Let's just call this what it is. The dairy industry is asking Congress to raise taxes on baby formula at a time when many American parents are still struggling to find adequate supplies. That might boost domestic formula manufacturers' bottom lines by fencing out competition—but at the cost of making it more expensive for parents to feed their infant children and once again heightening the risk of a supply shortage.

And the crisis hasn't fully passed, despite what the dairy industry argues in its letter. As of last month, about one-third of U.S. households reported having difficulty finding adequate supplies of baby formula, according to a weekly survey conducted by the Census Bureau as part of its attempt to track supply chain issues connected to the COVID-19 pandemic.
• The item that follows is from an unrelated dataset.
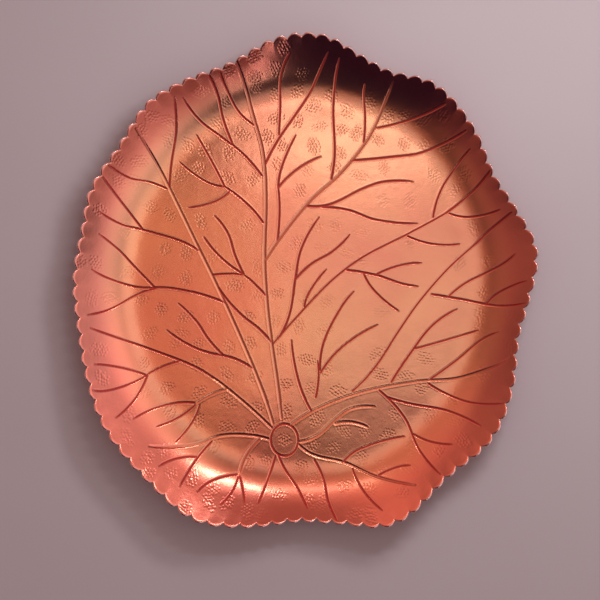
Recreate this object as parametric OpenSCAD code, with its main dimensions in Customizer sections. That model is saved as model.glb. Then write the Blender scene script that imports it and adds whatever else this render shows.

As recently as early November, Department of Agriculture officials told Politico that "there's obviously still a problem" with getting formula onto store shelves.

The tariffs on baby formula didn't create this mess, but they certainly make it a lot harder to solve.

When suspected contamination at the Michigan factory that produces about a quarter of American baby formula supplies took the factory offline in February, parents were left scrambling to find formula and stores had to ration what limited supplies were available. In a freer market, baby formula made elsewhere in the world—most of the rest of the world's supply of formula is made in Europe—could have been redirected to the United States to meet the unfilled demand and ease the supply shock. But a combination of huge tariffs and excessive Food and Drug Administration (FDA) regulations, which often have nothing to do with safety or nutrition, keep foreign-made formula off American shelves.

The whole situation illustrates what nationalist conservatives misunderstand about the value of trade. Protecting domestic suppliers with tariffs and other policies doesn't make the United States stronger or our supply chains more resilient. It creates dangerous dependencies and limits the market's ability to respond to a crisis.

Because the market was prevented from responding, we were instead treated to the useless spectacle of the Biden administration airlifting formula into the U.S. from Europe. Other steps, like Congress lifting the tariffs and the FDA easing its regulatory regime, should have happened a whole lot faster—but at least pointed in a positive direction. Federal officials, it seemed, had learned a valuable lesson and were ensuring a crisis like this wouldn't happen again.

"The crisis wasn't just bad luck but a perfect storm of supply chain disruptions and longstanding bad policy, made worse by a slow and lackluster response from policymakers," writes Gabriella Beaumont-Smith, a trade policy analyst for the Cato Institute. "Hopefully it doesn't take another crisis to persuade the administration and Congress to permanently reform these egregious barriers that harm more than help."

The key to most protectionist policies is to ensure that costs are diffused and benefits are concentrated. The added costs created by tariffs translate into fewer choices and higher prices for consumers—but most are unlikely to notice those things. Meanwhile, the benefit of not having to compete with some of the world's largest formula manufacturers is huge for the domestic dairy industry. The industry, therefore, has the incentive to lobby for this kind of protectionism while average consumers are barely even aware of what's happening until a shortage hits.

That's a basic principle of public choice theory. But it's pretty rare to see such an obvious example of that theory translated into reality. Congress should reject the dairy industry's attempt to weaken America's baby formula supply chains all over again.